Mid-infrared optical parametric oscillators based on periodically-poled lithium niobate

Abstract

A study has been conducted of mid-infrared optical parametric oscillators (OPOs) based on periodically poled lithium niobate (PPLN) as the nonlinear optical material. Experiments have been performed with a number of 1.06 µm pump sources and OPO resonator configurations, in both pulsed and cw mode of operation. The OPO idler wavelength could be tuned across the 3.1-3.8 µm region, by using 8 different PPLN grating periods on the same crystal. In nearly all cases, the measured pump-to-idler conversion efficiency was in the range of 7-9 %, and the idler output power was in the range of 1-1.4 W. A notable exception was the result obtained with a monolithic OPO resonator with very low signal and idler feedback, and a short pump pulse (<10 ns). In this case, an output power of almost 1 W was obtained at only 5.3 W pump power, corresponding to 18 % conversion efficiency. This was the maximum pump power that could be used without risking optical damage.
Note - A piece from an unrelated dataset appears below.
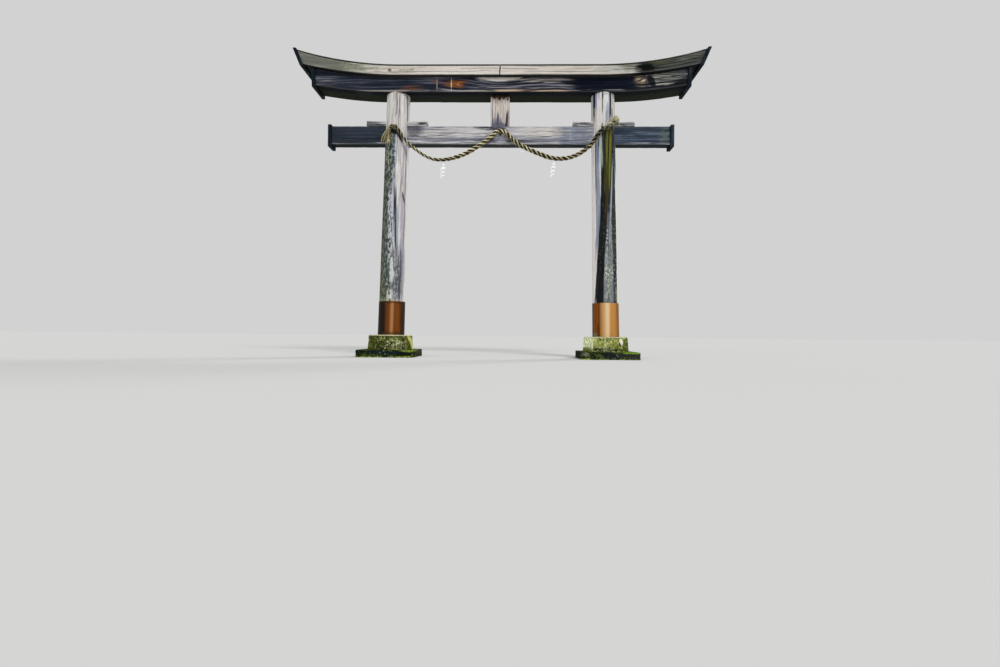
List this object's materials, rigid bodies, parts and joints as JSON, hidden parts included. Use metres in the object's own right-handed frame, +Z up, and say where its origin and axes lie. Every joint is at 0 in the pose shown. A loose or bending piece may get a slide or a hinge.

The reason for the high efficiency in this case is probably reduced back-conversion due to the low signal and idler feedback. Using the totally available 18 W pump power to pump 3 different PPLN OPOs, there is potential for achieving 3 W of mid-infrared output at 3 different mid-infrared wavelengths with this configuration. The conversion efficiency obtained in cw operation was 8-9 %, which is more than a factor of 2 below the best results reported in the literature. It is suspected that the conversion efficiency was limited by thermal lens effects caused by a small residual absorption at the pump and signal wavelengths in the crystals used in the cw experiments.